None of what I say should be misinterpreted as a critique of the facilities folks - the truth is that the nature of our local seismic hazard is constantly being revised as new information comes to light. Building codes change frequently (there was a major change in 2004 that I am aware of). And, let's face it, the scale of the problem is so daunting, it is hardly something that can be dealt with at this point.
References: Seattle Fault Scenario: http://seattlescenario.eeri.org/documents.php (Chapter 6 is where the schools info is)

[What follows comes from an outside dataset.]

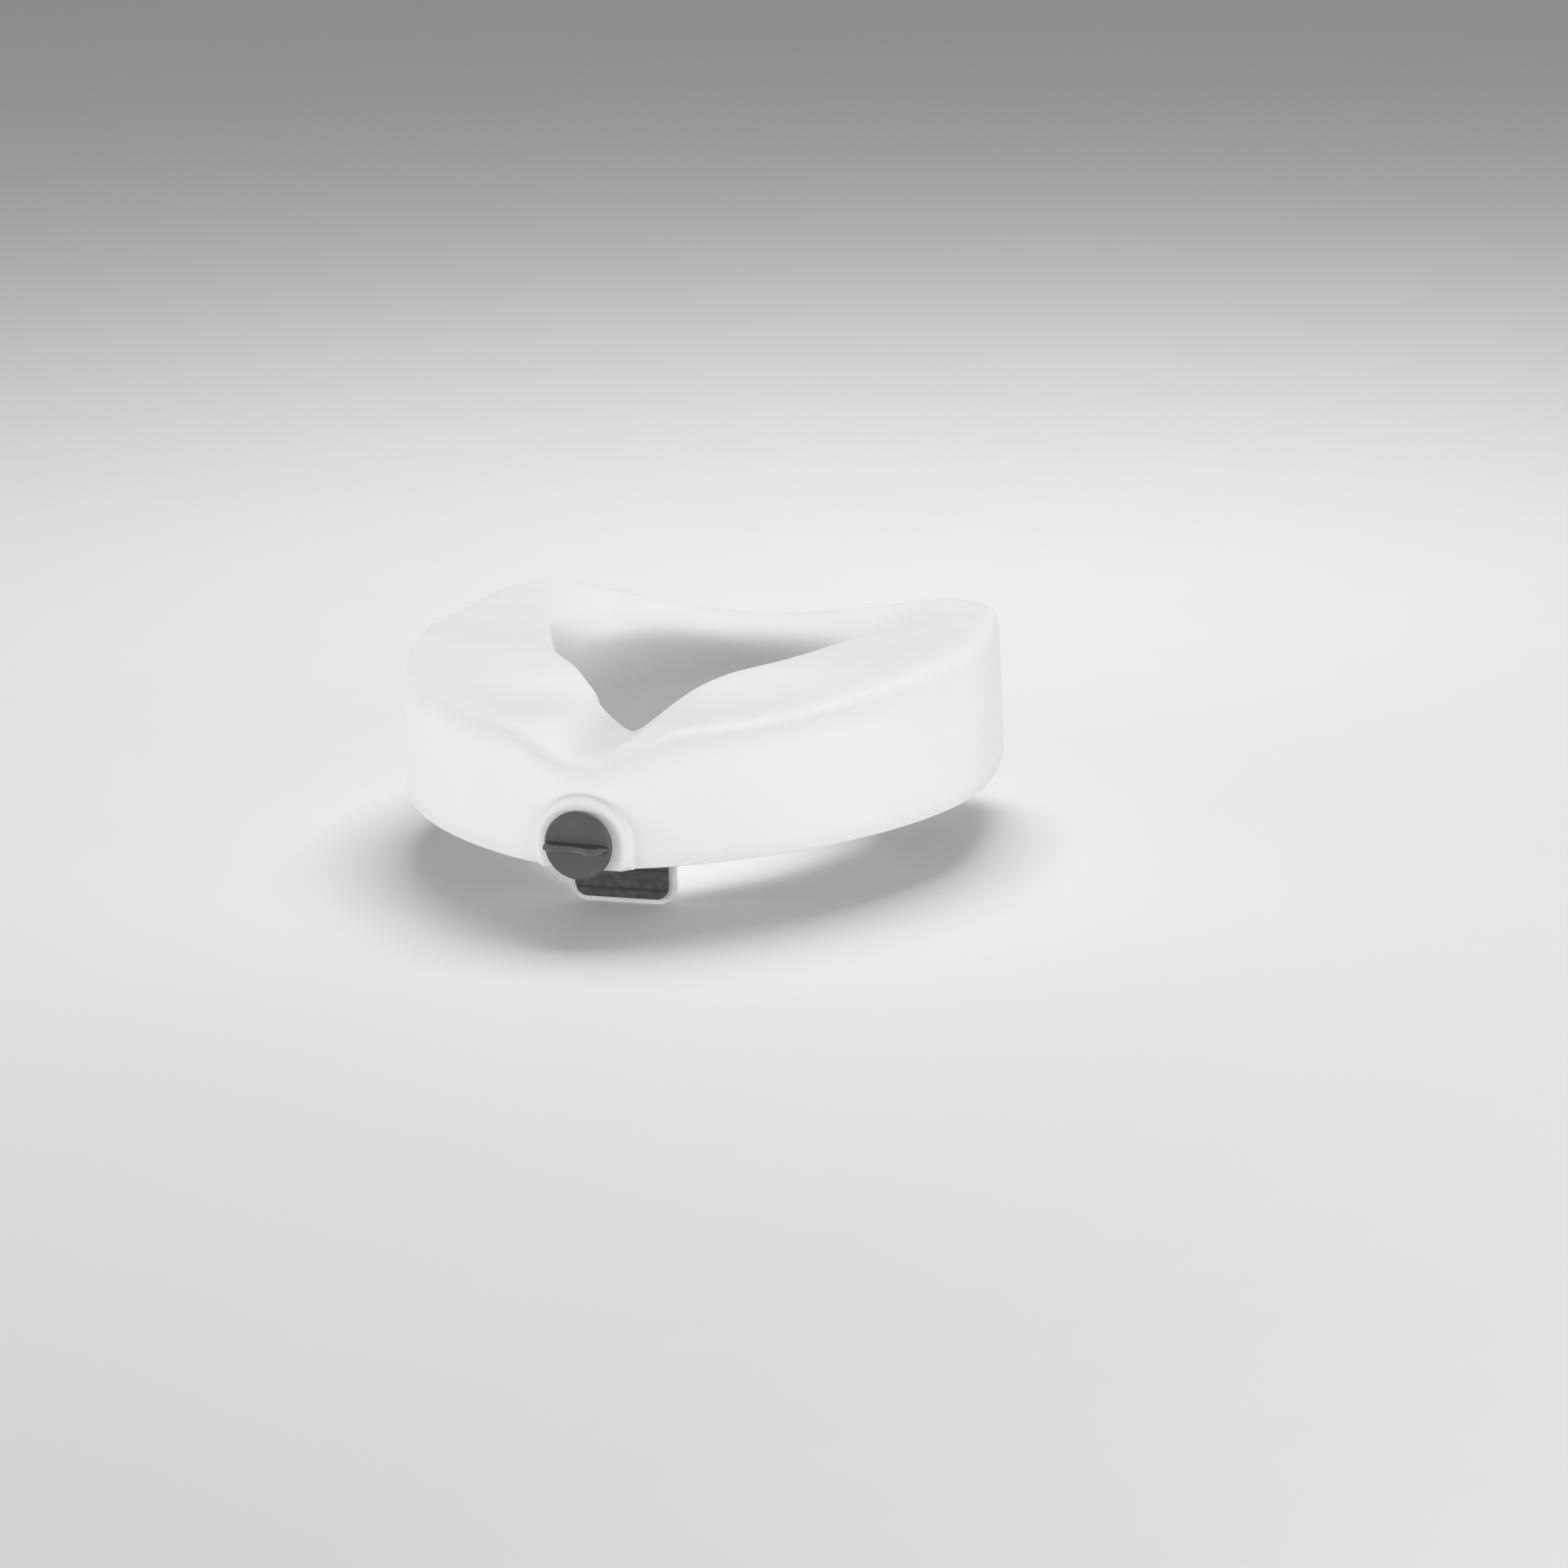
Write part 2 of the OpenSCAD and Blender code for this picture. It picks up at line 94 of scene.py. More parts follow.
# ---------------------------------------------------------------- materials
def surface(name, colour, mottle=0.03, rough=0.45, rough_span=0.08, grain=900, grain_height=0.00004,
            patch=14, metallic=0.0, wear=None, wear_colour=(0.8, 0.8, 0.8), speck=0.0, sheen=0.0, sss=0.0,
            brushed=None, darker_towards_bottom=0.0, gloss=0.5):
    """Procedural surface: broad colour patches, fine grain in bump and roughness, and optional edge wear,
    specks, patchy darkening towards the bottom edge and brushing. grain and patch are noise scales,
    grain_height metres."""
    m = bpy.data.materials.new(name)
    m.use_nodes = True
    nt = m.node_tree
    bsdf = nt.nodes["Principled BSDF"]
    link = nt.links.new
    coord = nt.nodes.new("ShaderNodeTexCoord")
    where = coord.outputs["Object"]
    if brushed:
        mapping = nt.nodes.new("ShaderNodeMapping")
        mapping.inputs["Scale"].default_value = brushed
        link(coord.outputs["Object"], mapping.inputs["Vector"])
        where = mapping.outputs["Vector"]

    def noise(scale, detail, vector=None):
        n = nt.nodes.new("ShaderNodeTexNoise")
        n.inputs["Scale"].default_value = scale
        n.inputs["Detail"].default_value = detail
        n.inputs["Roughness"].default_value = 0.55
        link(vector or coord.outputs["Object"], n.inputs["Vector"])
        return n.outputs["Fac"]

    def remap(fac, lo, hi, from_lo=0.3, from_hi=0.7):
        r = nt.nodes.new("ShaderNodeMapRange")
        r.inputs["From Min"].default_value = from_lo
        r.inputs["From Max"].default_value = from_hi
        r.inputs["To Min"].default_value = lo
        r.inputs["To Max"].default_value = hi
        link(fac, r.inputs["Value"])
        return r.outputs["Result"]

    def mix(fac, a, b, mode="MIX"):
        x = nt.nodes.new("ShaderNodeMix")
        x.data_type = "RGBA"
        x.blend_type = mode
        link(fac, x.inputs["Factor"])
        for socket, value in (("A", a), ("B", b)):
            target = [s for s in x.inputs if s.name == socket and s.type == "RGBA"][0]
            if isinstance(value, tuple):
                target.default_value = (*value, 1)
            else:
                link(value, target)
        return [s for s in x.outputs if s.type == "RGBA"][0]

    dark = tuple(c * (1 - mottle) for c in colour)
    light = tuple(min(1, c * (1 + mottle * 0.6)) for c in colour)
    col = mix(remap(noise(patch, 4), 0, 1), dark, light)
    if speck:
        spots = remap(noise(grain * 0.35, 2), 0, speck, 0.62, 0.75)
        col = mix(spots, col, tuple(c * 0.55 for c in colour))
    # Patchy, slightly yellow darkening over the lowest 12 mm of the object, strongest at the bottom edge.
    if darker_towards_bottom:
        sep = nt.nodes.new("ShaderNodeSeparateXYZ")
        link(coord.outputs["Object"], sep.inputs[0])
        low = remap(sep.outputs["Z"], darker_towards_bottom, 0, -0.001, 0.012)
        bottom_darkening_mask = nt.nodes.new("ShaderNodeMath")
        bottom_darkening_mask.operation = "MULTIPLY"
        link(low, bottom_darkening_mask.inputs[0])
        link(noise(60, 5), bottom_darkening_mask.inputs[1])
        col = mix(bottom_darkening_mask.outputs[0], col, tuple(c * f for c, f in zip(colour, (0.62, 0.60, 0.55))))
    if wear:
        geo = nt.nodes.new("ShaderNodeNewGeometry")
        edge = remap(geo.outputs["Pointiness"], 0, wear, 0.505, 0.56)
        broken = nt.nodes.new("ShaderNodeMath")
        broken.operation = "MULTIPLY"
        link(edge, broken.inputs[0])
        link(remap(noise(180, 5), 0.1, 1, 0.35, 0.6), broken.inputs[1])
        col = mix(broken.outputs[0], col, wear_colour)
    link(col, bsdf.inputs["Base Color"])
    gloss_patches = remap(noise(patch * 9, 6, where), rough - rough_span, rough + rough_span)
    link(gloss_patches, bsdf.inputs["Roughness"])
    fine = nt.nodes.new("ShaderNodeBump")
    fine.inputs["Strength"].default_value = 0.6
    fine.inputs["Distance"].default_value = grain_height
    link(noise(grain, 3, where), fine.inputs["Height"])
    broad = nt.nodes.new("ShaderNodeBump")
    broad.inputs["Strength"].default_value = 0.35
    broad.inputs["Distance"].default_value = grain_height * 6
    link(noise(grain * 0.06, 3, where), broad.inputs["Height"])
    link(fine.outputs["Normal"], broad.inputs["Normal"])
    link(broad.outputs["Normal"], bsdf.inputs["Normal"])
    bsdf.inputs["Metallic"].default_value = metallic
    bsdf.inputs["Specular IOR Level"].default_value = gloss
    bsdf.inputs["Sheen Weight"].default_value = sheen
    if sss:
        bsdf.inputs["Subsurface Weight"].default_value = sss
        bsdf.inputs["Subsurface Radius"].default_value = (1.0, 0.95, 0.85)
        bsdf.inputs["Subsurface Scale"].default_value = 0.004
    return m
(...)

Following the scenario earthquake, however, many schools will not be immediately functional because of very high ground motions. Schools in King County will be particularly hard hit; more than half will experience at least moderate damage. Damage inspections and repairs will be necessary and some facilities may experience partial collapse. The campuses with the greatest level of damage will be those with unretrofitted, older buildings. Schools on poor soils also will experience higher levels of damage. Table 6-3 shows the expected level of damage to schools by county for the scenario earthquake. Buildings with slight and moderate damage will need inspection and repair but should be useable within a short time following the earthquake. Buildings with unrepairable damage will be demolished and rebuilt.

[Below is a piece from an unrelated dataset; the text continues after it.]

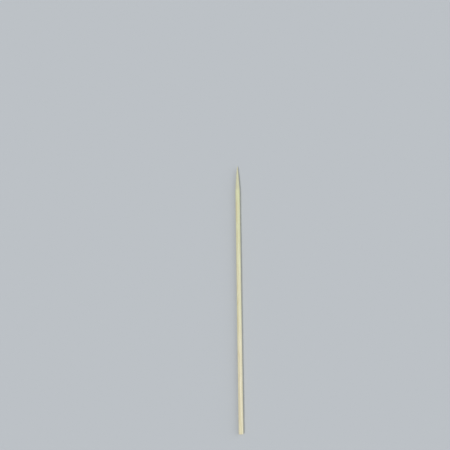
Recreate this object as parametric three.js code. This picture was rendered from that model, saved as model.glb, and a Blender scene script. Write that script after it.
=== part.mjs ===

Looking at projected damage on a neighborhood level may paint a more alarming picture, depending on site-specific construction type and soil characteristics. For example, a recent study by the City of Seattle Emergency Management of six schools in Southwest Seattle using the M6.7 scenario earthquake predicts severe structural damage. Four of the six schools have a 60 percent or greater chance of experiencing extensive or complete damage.1 All six have a low likelihood of being functional immediately after this earthquake.

Anonymous said...

Well, the BTA fund has $24.6M slated for Exterior Renovations including some seismic mitigation. I have no doubt there are many buildings with seismic problems. So why Hale?